Des volumes gigantesques
En termes de volumes, la Russie produit 125 millions de tonnes de céréales dont 80 millions de tonnes de blé, le reste en orge et en maïs. Les exportations s’élèvent à 50 millions de tonnes en 2020. De son côté, l’Ukraine produit 70 millions de tonnes (blé, maïs) et fait jeu égal avec la Russie pour les exportations à 50 millions de tonnes. La Roumanie améliore chaque année sa production de céréales et oléagineux qui atteint environ 30 millions de tonnes. La France vient d’y envoyer des soldats. Enfin, la Bulgarie produit environ 10 millions de tonnes de céréales.
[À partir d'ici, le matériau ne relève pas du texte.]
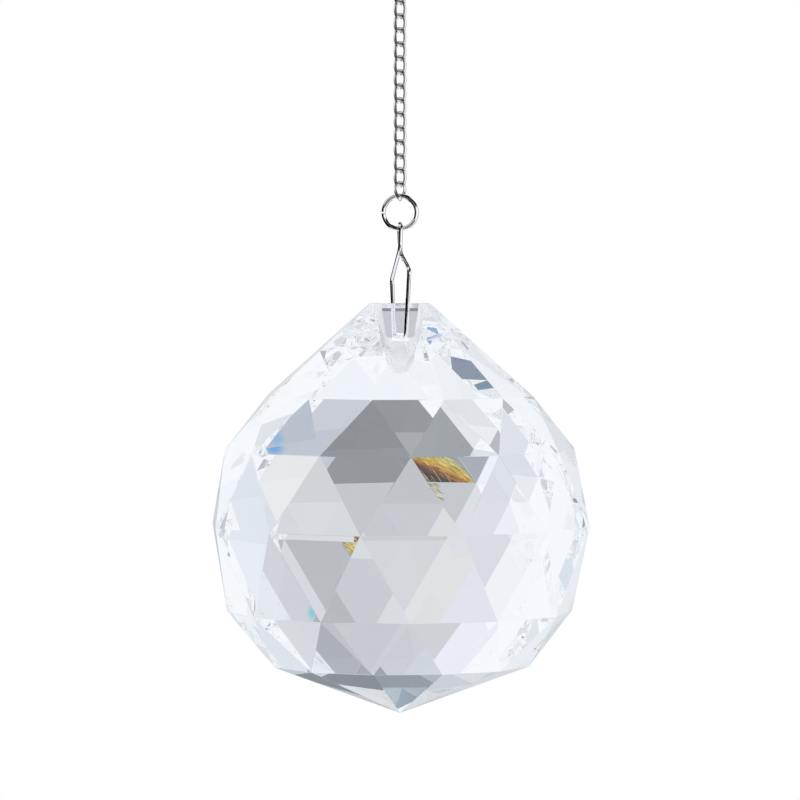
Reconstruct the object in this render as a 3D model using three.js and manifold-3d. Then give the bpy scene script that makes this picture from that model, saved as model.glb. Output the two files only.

Les deux derniers pays font partie de l’Union européenne qui produit 280 millions de tonnes, dont 60 pour la France, derrière les États-Unis à 446 millions de tonnes (blé, maïs, soja).
Au prix actuel des céréales, ce sont aussi des milliards de dollars qui sont en jeu en zone Mer Noire. Le président russe connaît sans doute la valeur stratégique de ces pays qui exportent dans le monde entier, Maghreb, Afrique, Chine, sans compter les marchés domestiques. En prendre le contrôle ou le placer sous influence comme au temps de l’Union soviétique serait un atout aussi considérable que l’armada militaire dans les équilibres mondiaux et les conflits locaux. L’Europe et les Américains réunis au sein de l’Otan et bien sûr la Chine en ont sans doute tout aussi conscience. La guerre des nerfs est donc à son paroxysme. Le conflit qui pointe à l’heure où ces lignes sont écrites, pourrait bien rebattre les cartes géoagricoles et géoalimentaires de la région.

 

« Un sujet de forte inquiétude »

« Un sujet de forte inquiétude ». C’est ce qu’a déclaré le 22 février, la présidente de la FNSEA. Christiane Lambert a indiqué que les sanctions prévues par l’Europe vis-à-vis de la Russie constituait « créent un risque énorme de rétorsion contre les produits européens, au premier rang desquels encore les produits agricoles », a-t-elle affirmé rappelant le précédent de 2014. En effet, après l’annexion de la Crimée par Moscou, l’Europe avait pris une série de sanctions financières et Vladimir Poutine avait riposté en imposant un embargo sur les produits agricoles, notamment laitiers. «  Nous n’avons jamais retrouvé les volumes que nous avons perdu à ce moment-là (…) et M. Poutine en a profité pour reconquérir sa souveraineté alimentaire  », a précisé la présidente de la FNSEA. Elle s’est aussi déclarée inquiète des conséquences du conflit sur le marché des céréales, car l’Ukraine représente « 12 % des exportations mondiales de blé ». La Russie, avec environ 37 millions de tonnes de blé restant le premier exportateur mondial, Christiane Lambert a jugé cette « déstabilisation de la géopolitique du blé (…) très préoccupante ».